In 1970s England there were few games broadcast live on television aside from the FA Cup Final, European Cup Final, and a handful of international fixtures. So unless you actually went to a game, that left you with the radio to convey the thrill of the live spectacle. And as a skinny pre-pubescent schoolboy living out in the countryside, there were few things more thrilling to me than tuning into the sounds of a distance stadium and having events conveyed through a tiny speaker, kick by kick, by a fervent, fast-tongued man at a microphone.

This season DC United introduced live English language match commentary for the first time to help counter the gap left by the sometimes erratic unavailability of games on television — especially road games, such as the midweek 0-0 tie in Colorado and the Open Cup semi final at the Metrostars (a big congratulations to them on their runners-up medals in that competition, by the way). For most fans the WMET broadcasts and internet feeds were the only way to be there, but for a radio nostalgist like myself they were just as good, if not better, than seeing the game on a big screen.

The secret of good radio commentary is to tantalise listeners and keep them on the edge. In a way, the announcers should make the game more exciting than it actually is. They have you at their mercy, because you are wholly dependent on them to describe what’s going on. You don’t want the inane opinionating indulged in by their TV counterparts - you want plain description and the feeling that if something exciting isn’t actually happening, then goals and chances might well be just a second or two away.

Limarzi, a DC United fan since the club’s founding, carries this off superbly. His old-style radio commentary keeps pace with the play as it unfolds before him from his less than ideal vantage point over the old batting plate in the corner of RFK. On Saturday night against Kansas City his clarion, clipped voice put across both the tension and the frustration of events on the field for those who could not be there, and over 100 minutes of constant commentary the only single flaw I heard was in the first half when a slip of the tongue led him to cite DC’s "lack of compassion". I only mention this because it was the one quality they did seem to be showing — to that old guy Preki in letting him dominate the game for 45 minutes.

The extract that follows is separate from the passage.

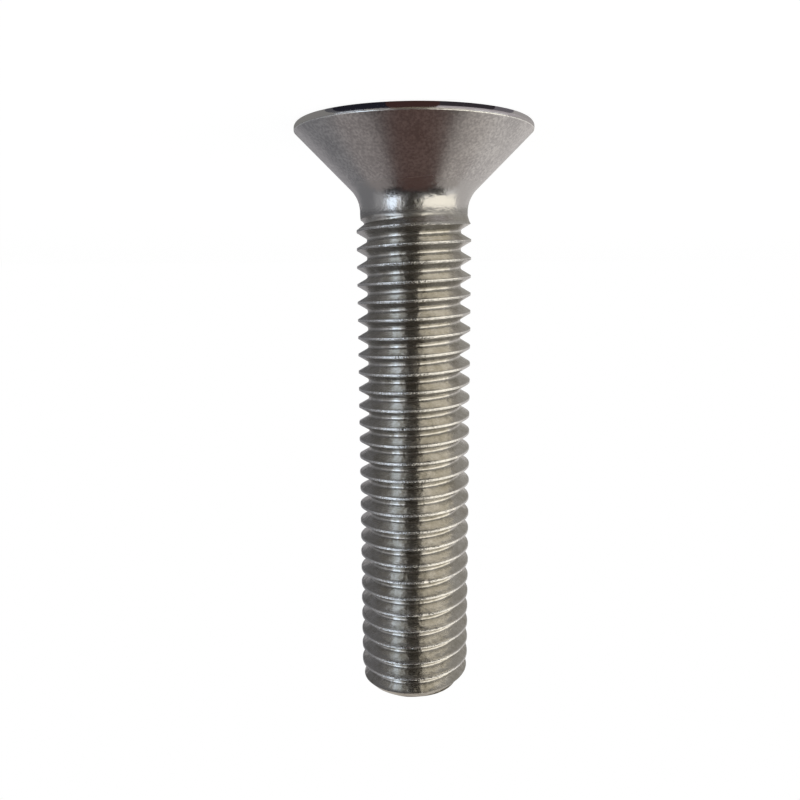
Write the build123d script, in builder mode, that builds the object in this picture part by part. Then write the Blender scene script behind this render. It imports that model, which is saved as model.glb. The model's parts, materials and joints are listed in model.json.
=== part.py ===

"As a fan I know what the fans are listening for," says Limarzi, who holds down a full-time job during the week as an editor on CSN’s Sportsnight. But standing and commentating with his arms on the paint-peeled wooden ledge of the former baseball lookout, he admits, is the part of his working week he looks forward to most. And according to the club, there may eventually be a Monday night coaches’ show and a post-game half-hour analysis to supplement the live broadcast.

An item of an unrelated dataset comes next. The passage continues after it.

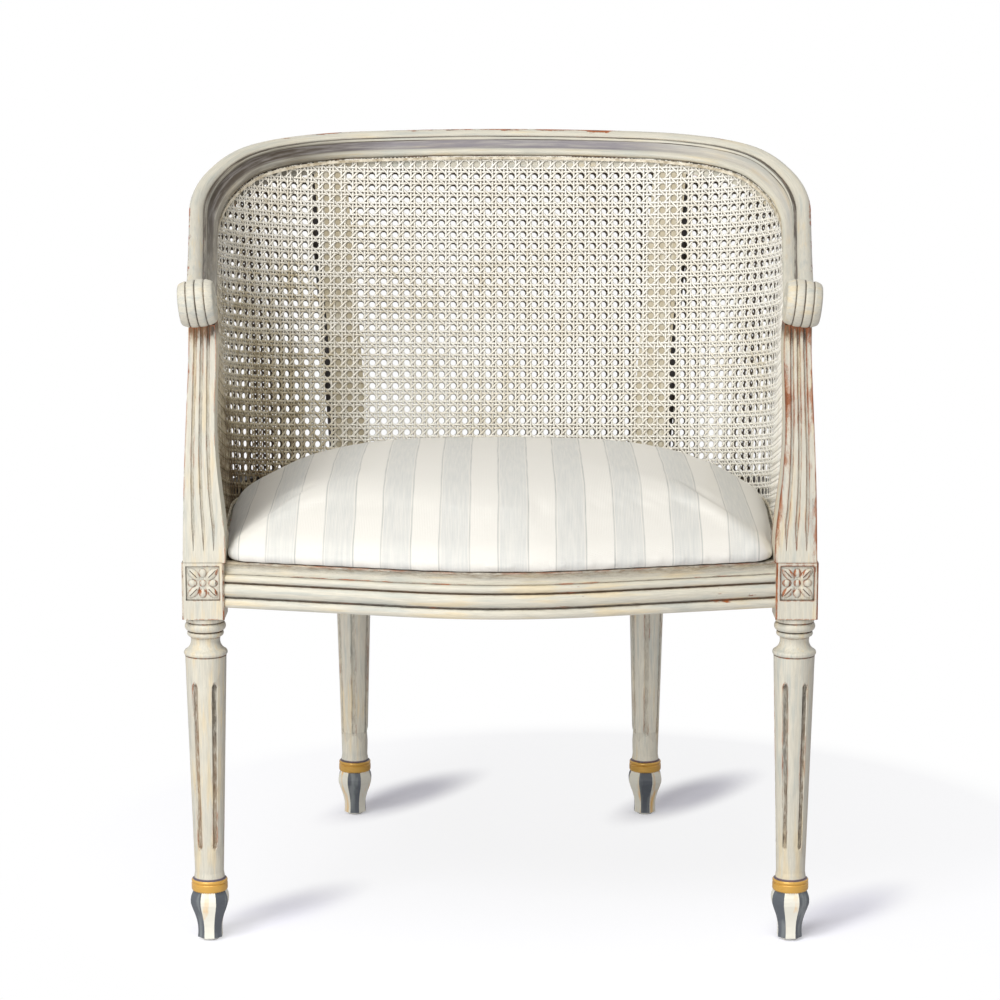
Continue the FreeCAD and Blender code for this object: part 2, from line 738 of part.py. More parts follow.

Without overtly judging events before him, Limarzi has ways of expressing the emotions of all those in RFK. During a lamentable first half, he tells his listeners, "This is the second match in a row DC United have come out to play for their play-off lives and aren’t really showing the effort." He puts real emphasis on the word ‘effort’ to reflect both our and his own anger and dissatisfaction at the poor display.

He also picks the referee up, correctly, on two questionable decisions; never once loses touch with the plays before him; doesn’t bore the listener with too many pointless stats; and deftly fills in downtime with observational quips. During one break in play he says, "There’s Stoichkov talking to Etcheverry. He’s probably saying to him, ‘If you get the ball give it to me.’ And Marco is probably saying back to him, ‘And if you get the ball, give it to me’." Which was not only funny, but quite possibly accurate too.

As the side dragged themselves into the play-offs, holding on to the ball during what Ray Hudson euphemistically called a "pensive overtime", Limarzi was in countdown mode. While those of us in the stadium may have been nervous, we could see that neither team was much bothered about going flat out for the golden goal. The commentator, though, upped his pitch and pace as he ticked off first the minutes, then the seconds, before joining all 19,000 fans present in letting out four years of pain upon the final whistle.

Amid the relief and the feeling of at least partial achievement, it was nice to imagine Ryan Nelsen’s parents in New Zealand - who listen to every game on the internet on Sunday morning over breakfast - leaping up to hug each other across a plate of lamb chops. And maybe, somewhere in the greater DC area, a small boy had switched over to Tony Limarzi from the World Series and was lying under the bed sheets with a wireless, quietly celebrating in the dark.